> _CHALLENGE_: Go through the records and copy each line where the word "hinge" occurs.

> _RECORDS FOR THIS EXERCISE_:
┄┄┄┄┄┄
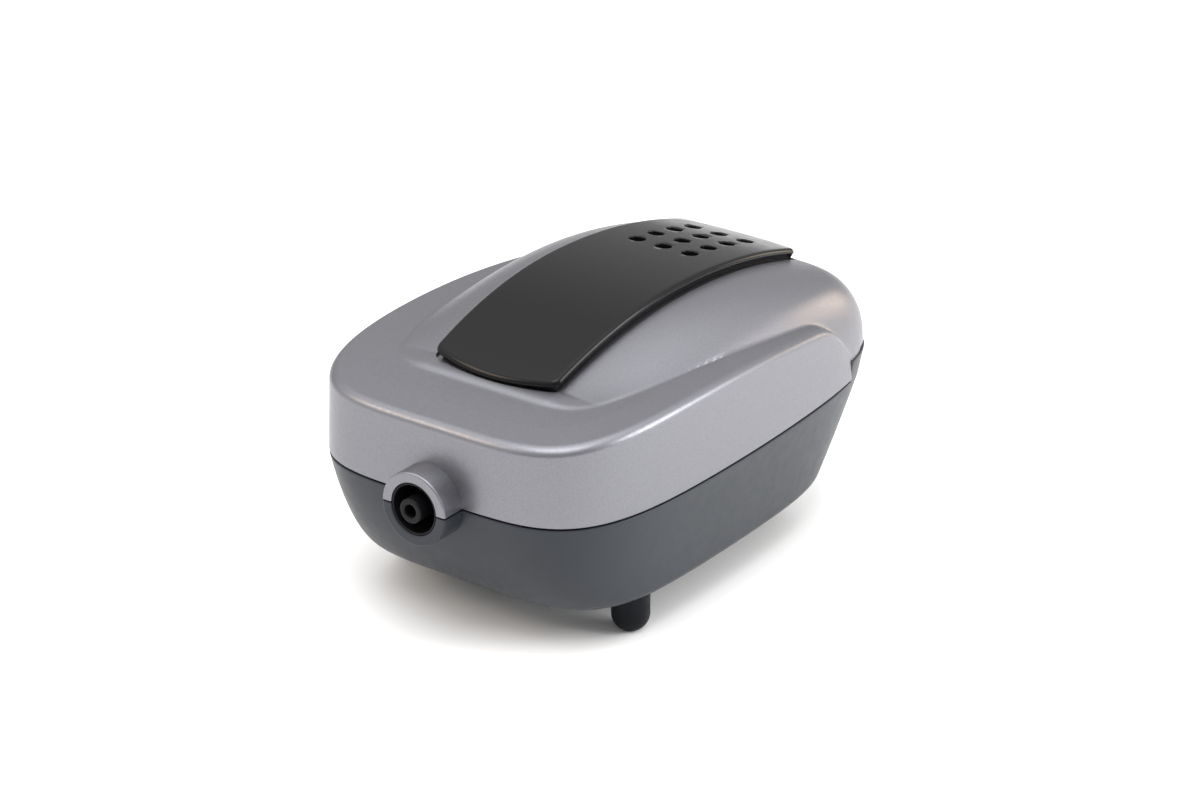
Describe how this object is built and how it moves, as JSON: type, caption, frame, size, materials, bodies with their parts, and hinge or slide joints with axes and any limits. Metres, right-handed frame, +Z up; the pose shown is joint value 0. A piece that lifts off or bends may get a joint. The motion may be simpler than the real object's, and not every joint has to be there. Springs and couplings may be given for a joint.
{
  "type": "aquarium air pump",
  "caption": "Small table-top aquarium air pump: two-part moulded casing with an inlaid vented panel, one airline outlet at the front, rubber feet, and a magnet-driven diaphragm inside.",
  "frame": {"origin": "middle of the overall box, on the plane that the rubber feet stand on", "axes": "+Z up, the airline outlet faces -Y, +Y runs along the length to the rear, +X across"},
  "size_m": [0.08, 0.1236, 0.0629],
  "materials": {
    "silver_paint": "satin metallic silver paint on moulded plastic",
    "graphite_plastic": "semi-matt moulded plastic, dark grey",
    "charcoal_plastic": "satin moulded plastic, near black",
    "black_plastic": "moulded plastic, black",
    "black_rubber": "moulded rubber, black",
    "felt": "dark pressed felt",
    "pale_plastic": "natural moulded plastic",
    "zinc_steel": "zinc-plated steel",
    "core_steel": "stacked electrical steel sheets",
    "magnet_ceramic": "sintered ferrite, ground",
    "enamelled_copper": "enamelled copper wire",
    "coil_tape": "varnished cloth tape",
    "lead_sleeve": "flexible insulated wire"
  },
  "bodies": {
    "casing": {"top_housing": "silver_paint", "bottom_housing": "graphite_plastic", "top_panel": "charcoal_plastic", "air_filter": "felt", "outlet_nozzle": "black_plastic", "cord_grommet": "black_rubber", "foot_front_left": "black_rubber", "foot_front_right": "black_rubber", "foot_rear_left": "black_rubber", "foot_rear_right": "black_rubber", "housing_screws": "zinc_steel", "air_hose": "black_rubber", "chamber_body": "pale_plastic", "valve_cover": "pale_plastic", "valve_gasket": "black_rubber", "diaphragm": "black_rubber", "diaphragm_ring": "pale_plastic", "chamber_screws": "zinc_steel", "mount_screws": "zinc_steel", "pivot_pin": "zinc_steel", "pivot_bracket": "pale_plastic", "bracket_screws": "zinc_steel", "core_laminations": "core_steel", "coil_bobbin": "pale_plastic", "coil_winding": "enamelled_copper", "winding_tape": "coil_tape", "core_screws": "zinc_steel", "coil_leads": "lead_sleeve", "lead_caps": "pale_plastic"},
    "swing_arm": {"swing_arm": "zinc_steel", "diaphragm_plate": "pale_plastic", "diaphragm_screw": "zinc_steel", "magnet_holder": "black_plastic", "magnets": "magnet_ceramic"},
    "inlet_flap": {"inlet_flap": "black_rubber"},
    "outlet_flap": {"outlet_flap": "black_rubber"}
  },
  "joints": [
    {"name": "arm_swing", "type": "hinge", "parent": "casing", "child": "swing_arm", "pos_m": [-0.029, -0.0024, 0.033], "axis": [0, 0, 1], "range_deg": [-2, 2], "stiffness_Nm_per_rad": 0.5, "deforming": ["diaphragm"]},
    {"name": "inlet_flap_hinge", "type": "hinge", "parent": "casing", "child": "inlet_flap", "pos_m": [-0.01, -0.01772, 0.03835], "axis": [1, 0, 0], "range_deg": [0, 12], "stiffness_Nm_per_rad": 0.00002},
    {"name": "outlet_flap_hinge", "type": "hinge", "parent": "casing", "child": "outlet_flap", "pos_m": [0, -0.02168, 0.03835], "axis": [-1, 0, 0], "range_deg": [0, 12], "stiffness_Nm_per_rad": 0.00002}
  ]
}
┄┄┄┄┄┄
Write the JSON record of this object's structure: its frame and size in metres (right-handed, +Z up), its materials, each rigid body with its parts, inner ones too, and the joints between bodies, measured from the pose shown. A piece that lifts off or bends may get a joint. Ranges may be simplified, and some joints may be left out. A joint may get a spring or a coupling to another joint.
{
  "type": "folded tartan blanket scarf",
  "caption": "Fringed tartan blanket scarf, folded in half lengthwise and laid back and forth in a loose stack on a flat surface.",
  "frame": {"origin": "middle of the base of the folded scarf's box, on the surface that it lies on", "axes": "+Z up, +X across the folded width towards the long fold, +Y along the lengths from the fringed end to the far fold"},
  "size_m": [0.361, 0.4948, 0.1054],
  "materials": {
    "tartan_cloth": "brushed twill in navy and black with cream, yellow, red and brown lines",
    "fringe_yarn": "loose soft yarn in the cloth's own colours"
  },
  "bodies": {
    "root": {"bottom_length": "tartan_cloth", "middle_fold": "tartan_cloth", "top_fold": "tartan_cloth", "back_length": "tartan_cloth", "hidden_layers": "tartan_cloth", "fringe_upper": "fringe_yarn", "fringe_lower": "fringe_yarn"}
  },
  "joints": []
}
┄┄┄┄┄┄
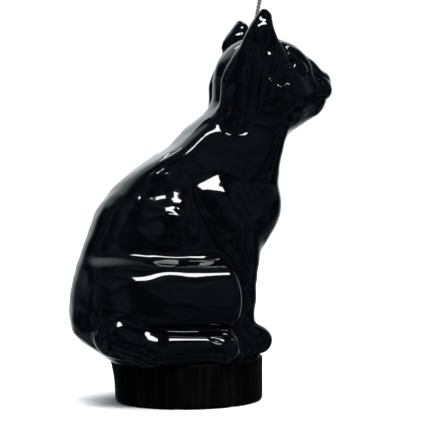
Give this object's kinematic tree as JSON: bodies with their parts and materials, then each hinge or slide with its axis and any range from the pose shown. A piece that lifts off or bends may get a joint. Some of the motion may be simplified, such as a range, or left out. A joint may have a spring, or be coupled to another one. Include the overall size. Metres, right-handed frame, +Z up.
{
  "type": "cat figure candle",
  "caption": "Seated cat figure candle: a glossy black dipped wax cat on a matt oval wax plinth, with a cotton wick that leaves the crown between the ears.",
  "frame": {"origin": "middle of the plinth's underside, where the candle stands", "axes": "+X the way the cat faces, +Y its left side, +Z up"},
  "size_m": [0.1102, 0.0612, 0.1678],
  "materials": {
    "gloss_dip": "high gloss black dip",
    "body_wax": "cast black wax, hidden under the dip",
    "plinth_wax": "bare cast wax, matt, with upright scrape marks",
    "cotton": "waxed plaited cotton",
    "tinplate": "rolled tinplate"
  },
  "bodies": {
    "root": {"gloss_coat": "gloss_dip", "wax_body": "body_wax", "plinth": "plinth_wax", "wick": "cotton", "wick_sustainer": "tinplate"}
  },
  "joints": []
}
┄┄┄┄┄┄
> _FINAL ANSWER_:
Describe how this object is built and how it moves, as JSON: type, caption, frame, size, materials, bodies with their parts, and hinge or slide joints with axes and any limits. Metres, right-handed frame, +Z up; the pose shown is joint value 0. A piece that lifts off or bends may get a joint. The motion may be simpler than the real object's, and not every joint has to be there. Springs and couplings may be given for a joint.
    {"name": "arm_swing", "type": "hinge", "parent": "casing", "child": "swing_arm", "pos_m": [-0.029, -0.0024, 0.033], "axis": [0, 0, 1], "range_deg": [-2, 2], "stiffness_Nm_per_rad": 0.5, "deforming": ["diaphragm"]},
    {"name": "inlet_flap_hinge", "type": "hinge", "parent": "casing", "child": "inlet_flap", "pos_m": [-0.01, -0.01772, 0.03835], "axis": [1, 0, 0], "range_deg": [0, 12], "stiffness_Nm_per_rad": 0.00002},
    {"name": "outlet_flap_hinge", "type": "hinge", "parent": "casing", "child": "outlet_flap", "pos_m": [0, -0.02168, 0.03835], "axis": [-1, 0, 0], "range_deg": [0, 12], "stiffness_Nm_per_rad": 0.00002}
Give this object's kinematic tree as JSON: bodies with their parts and materials, then each hinge or slide with its axis and any range from the pose shown. A piece that lifts off or bends may get a joint. Some of the motion may be simplified, such as a range, or left out. A joint may have a spring, or be coupled to another one. Include the overall size. Metres, right-handed frame, +Z up.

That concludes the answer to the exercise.